Às 17h, os vendedores de água foram embora, porque seus isopores tinham se esvaziado. A ocasião (pimenta no olho de todo mundo e muita tosse devido aos gases) contribuiu, e eles não deixaram de usar isso ao seu favor: ‘Pra garganta com gosto de pimenta, olha a água gelada!’.

Às 17h30, alguns lojistas se cansaram do jogo de gato e rato, ou melhor, do fecha e abre das portas de acordo com a movimentação dos manifestantes na rua e as abaixaram de vez.

Às 18h, muitas lojas chegavam ao fim do expediente, no seu horário normal. A chuva e a polícia na rua fizeram com que alguns lojistas antecipassem o fim do dia comercial.

Às 19h, os últimos moicanos se despediam dos clientes que ainda passavam pela região.

Às 20h, a 25 de Março se passava por qualquer outra rua comercial da cidade. O lixo já tinha sido recolhido e o fogo, controlado. À parte os resquícios de ovos em algumas vitrines, não dava para imaginar o que tinha se passado ali nas últimas doze horas e meia.

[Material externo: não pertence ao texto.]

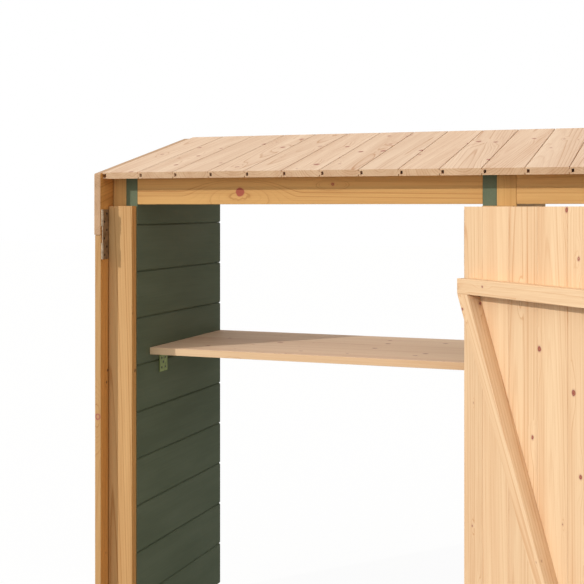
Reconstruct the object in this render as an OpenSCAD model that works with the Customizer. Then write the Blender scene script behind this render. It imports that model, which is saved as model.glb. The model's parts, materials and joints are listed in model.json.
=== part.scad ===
// Two-bay lean-to log store with a boarded roof that falls to the front.
// The left bay has a shelf and one leaf of a pair of doors. The right bay is open for logs.
// X runs along the front, Y to the back, Z up. The origin is on the ground, at mid width and mid depth.

/* [Bays] */
// Clear width of each bay between its walls
bay_w = 886; // [600:1:1200]
// Depth of the green walls, front to back
wall_depth = 520; // [380:1:800]
// Thickness of the green wall boards
wall_t = 32; // [20:1:45]
// Height that one wall board covers
wall_pitch = 120; // [90:1:150]
// Number of whole wall boards below the eaves board
wall_boards = 9; // [6:1:14]
// Height of the lowest wall board above the ground
wall_lift = 30; // [10:1:60]

/* [Posts and rails] */
// Width and depth of each square post
post_w = 45; // [35:1:70]
// Width of the outer walls' posts, measured along the front
outer_post_w = 40; // [35:1:70]
// Height of the side rails and of the foot rails
rail_h = 45; // [30:1:90]
// Height of the front and back headers at their lower side
header_h = 76; // [50:1:110]
// Height of the headers above the joint of the topmost whole wall board
header_rise = 52; // [20:1:90]

/* [Roof] */
// Slope of the roof, rising to the back
roof_angle = 12.8; // [5:0.1:25]
// Thickness of the roof boards
roof_t = 16; // [12:1:28]
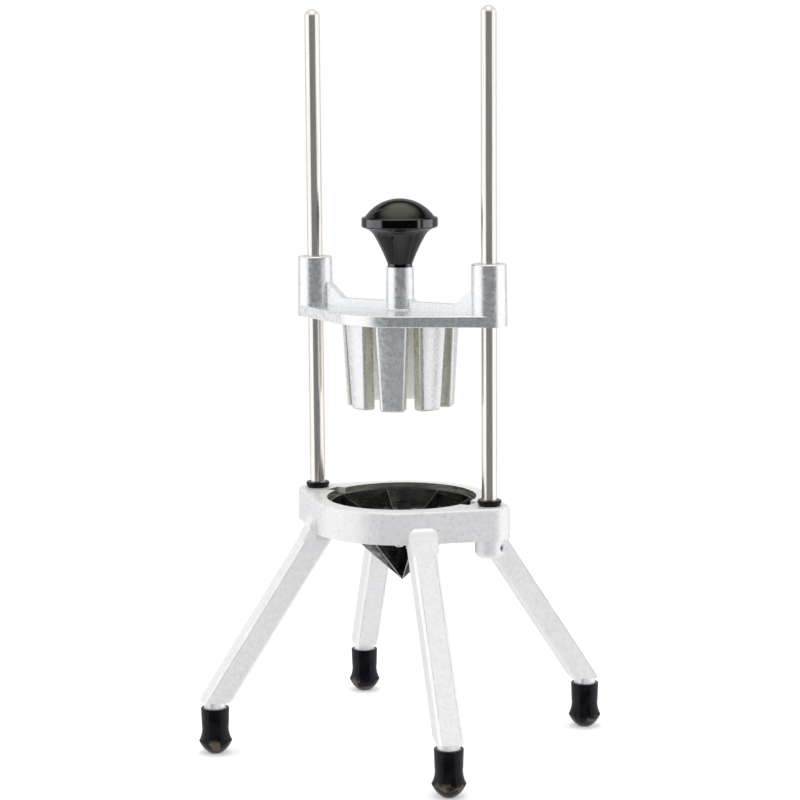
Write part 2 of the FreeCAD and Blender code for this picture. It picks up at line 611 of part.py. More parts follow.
def finger_block():
    """Disc with the ring of fingers that pass between the blades."""
    top = PUSHER_Z + BLOCK_T
    fingers = [turned(finger(), BLADE_STEP * (index + 0.5)) for index in range(2 * BLADE_COUNT)]
    shape = cylinder(BLOCK_R, PUSHER_Z, top).fuse(fingers)
    hole = cylinder(BLOCK_SCREW_D / 2 + SLIP, PUSHER_Z, top + OVERCUT, BLOCK_SCREW_R)
    sink = cone(BLOCK_SCREW_HEAD_D / 2 + SLIP, BLOCK_SCREW_D / 2 + SLIP,
                PUSHER_Z, PUSHER_Z + BLOCK_SCREW_HEAD_H, BLOCK_SCREW_R)
    cuts = [cylinder(BLOCK_BORE_D / 2, PUSHER_Z - OVERCUT, top + OVERCUT)]
    for angle in BLOCK_SCREW_ANGLES:
        cuts += [turned(hole, angle), turned(sink, angle)]
    return shape.cut(cuts).removeSplitter()


def block_screw():
    """Countersunk screw that holds the finger block to the plate."""
    neck_z = PUSHER_Z + BLOCK_SCREW_HEAD_H
    end_z = PLATE_TOP - BLOCK_SCREW_ROOF - SEAT
    head = cone(BLOCK_SCREW_HEAD_D / 2, BLOCK_SCREW_D / 2, PUSHER_Z, neck_z, BLOCK_SCREW_R)
    shank = cylinder(BLOCK_SCREW_D / 2, neck_z, end_z, BLOCK_SCREW_R)
    return head.fuse(shank).cut(hex_socket(BLOCK_SCREW_D, BLOCK_SCREW_R, PUSHER_Z)).removeSplitter()


# ---- knob ----
def knob():
    """Mushroom knob with a tapered neck, a narrow rim and a low dome."""
    neck_r, cone_r, rim_r = KNOB_NECK_D / 2, KNOB_CONE_D / 2, KNOB_RIM_D / 2
    rim_top = KNOB_RIM_Z + KNOB_RIM_H
    edge_r = rim_r - KNOB_EDGE
    shape = revolved([line(0, 0, neck_r, 0),
                      line(neck_r, 0, neck_r, KNOB_NECK_H),
                      arc(neck_r, KNOB_NECK_H, cone_r, KNOB_CONE_Z, KNOB_CONE_BULGE),
                      arc(cone_r, KNOB_CONE_Z, edge_r, KNOB_RIM_Z, KNOB_FLARE_BULGE),
                      line(edge_r, KNOB_RIM_Z, rim_r, KNOB_RIM_Z + KNOB_EDGE),
                      line(rim_r, KNOB_RIM_Z + KNOB_EDGE, rim_r, rim_top - KNOB_EDGE),
                      line(rim_r, rim_top - KNOB_EDGE, edge_r, rim_top),
                      line(edge_r, rim_top, KNOB_DOME_D / 2, rim_top),
                      cap_arc(KNOB_DOME_D / 2, rim_top, rim_top + KNOB_DOME_H)])
    shape = shape.cut(cylinder(STUD_D / 2 + SLIP, -OVERCUT, STUD_IN_KNOB + SEAT))
    return moved(shape, z=POST_TOP)


def knob_stud():
    """Stud that joins the knob to the post."""
    return cylinder(STUD_D / 2, POST_TOP - STUD_IN_POST, POST_TOP + STUD_IN_KNOB)


# ---- assembly ----
def build():
    """All nodes of the press, by name."""
    nodes = {"base_casting": base_casting(), "blade_ring": blade_ring(), "pusher_casting": pusher_casting(),
             "finger_block": finger_block(), "knob": knob(), "knob_stud": knob_stud()}
    for corner, angle in LEG_ANGLES.items():
        nodes["leg_" + corner] = leg(angle)
        nodes["foot_" + corner] = turned(foot(), angle)
    for name, shape in (("guide_rod", guide_rod()), ("rod_bumper", bumper()), ("guide_bush", guide_bush())):
        nodes[name + "_right"] = shape
        nodes[name + "_left"] = mirrored(shape)
    for index in range(BLADE_COUNT):
        nodes["blade_%d" % (index + 1)] = blade(index)
    nodes["rod_set_screws"] = Part.makeCompound([set_screw(), mirrored(set_screw())])
    nodes["ring_screws"] = Part.makeCompound([turned(ring_screw(), angle) for angle in EAR_ANGLES])
    screws = [turned(block_screw(), angle) for angle in BLOCK_SCREW_ANGLES]
    nodes["finger_block_screws"] = Part.makeCompound(screws)
    return nodes


os.makedirs("parts", exist_ok=True)
for node_name, node_shape in build().items():
    print("%-22s solids %d  volume %9.1f  valid %s"
          % (node_name, len(node_shape.Solids), node_shape.Volume, node_shape.isValid()))
    node_shape.exportStep("parts/%s.step" % node_name)
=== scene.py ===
import math
from collections import namedtuple

import bpy
from mathutils import Matrix, Vector

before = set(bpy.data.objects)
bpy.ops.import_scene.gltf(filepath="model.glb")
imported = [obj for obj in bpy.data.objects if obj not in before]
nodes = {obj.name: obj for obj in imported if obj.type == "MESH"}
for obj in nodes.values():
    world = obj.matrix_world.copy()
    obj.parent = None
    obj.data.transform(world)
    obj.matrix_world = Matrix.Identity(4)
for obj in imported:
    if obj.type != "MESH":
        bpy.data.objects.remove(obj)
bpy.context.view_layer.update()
MM = 0.001

# ---- camera, in the part's own frame: metres, and degrees from the front towards the right ----
CAMERA_AZIMUTH = 32.32
CAMERA_DISTANCE = 1.410     # from the Z axis
CAMERA_HEIGHT = 0.423
LOOK_AZIMUTH = 32.345       # the direction from which the camera looks
LOOK_DOWN = 8.27
CAMERA_ROLL = -0.43
FOCAL_PIXELS = 2280.0
IMAGE_PIXELS = 800.0
SENSOR_MM = 36.0
CLIP_NEAR = 0.05
CLIP_FAR = 50.0

# ---- light ----
WHITE = (1.0, 1.0, 1.0)
WORLD_FILL = (0.80, 0.80, 0.80)     # light from all round on diffuse surfaces
DARK_EDGE = 4.0             # soft edges of the studio's parts, in degrees
DARK_LOW = -62.0            # the dark side's lower and upper edges, in degrees above the horizon
DARK_HIGH = 36.0
BACK_ANGLE = 118.0          # from the dark side's middle to the less bright back
BACK_EDGE = 8.0
PANEL_LOW = -20.0           # the side panels' lower edge
PANEL_EDGE = 5.0
HORIZON_EDGE = 2.0          # between the back's lower and upper parts
LEAST_LEVEL = 0.001         # keeps the division finite straight up and straight down
SOFT_STUDIO = {             # what satin metal and rubber mirror; the rises and angles are in degrees
    "dark": (0.155, 0.164, 0.177), "dark_half_angle": 48.0, "panel": (1.2, 1.2, 1.2),
    "back": (0.73, 0.73, 0.72), "back_low": (0.68, 0.68, 0.70), "under": (1.0, 1.0, 1.0),
    "ceiling": (0.79, 0.79, 0.77),
    "box": (1.7, 1.7, 1.7), "box_rise": 78.0, "box_inner": 4.0, "box_outer": 32.0}
SHARP_STUDIO = {            # what a perfectly sharp coat mirrors
    "dark": (0.004, 0.004, 0.006), "dark_half_angle": 56.0, "panel": (3.4, 3.4, 3.7),
    "back": (0.50, 0.50, 0.52), "back_low": (0.50, 0.50, 0.52), "under": (0.60, 0.60, 0.58),
    "ceiling": (0.05, 0.05, 0.05),
    "box": (2.1, 2.1, 1.7), "box_rise": 94.0, "box_inner": 6.0, "box_outer": 44.0}
LAMP_AIM = (0.0, 0.0, 0.2)
LAMPS = {                   # place and size in metres, and power in watts
    "top_lamp": ((-0.1, 0.2, 1.5), (0.8, 0.8), 6.5),
    "left_lamp": ((-1.3, -0.5, 0.7), (0.7, 1.1), 3.0),
    "right_lamp": ((1.3, 0.4, 0.7), (0.7, 1.1), 3.0)}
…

E às 20h15, depois de 15 minutos sentado nos degraus da entrada do Bradesco esperando para ver se algo ainda acontecia, este repórter deu fim ao seu expediente.

Balanço do dia: eu vi muitas pessoas de todos os tipos, diferentes gostos, estilos, e que me disseram de tudo, menos o que eu queria ouvir. Não encontrei ninguém que só fosse elogios à 25. Certamente, a culpa é toda minha, pois em algum lugar haveria de se encontrar  alguém que me dissesse: “Este lugar é o paraíso”.

No dia seguinte àquela quarta-feira, mais protesto. Desta vez, sem tentativas de suicídio.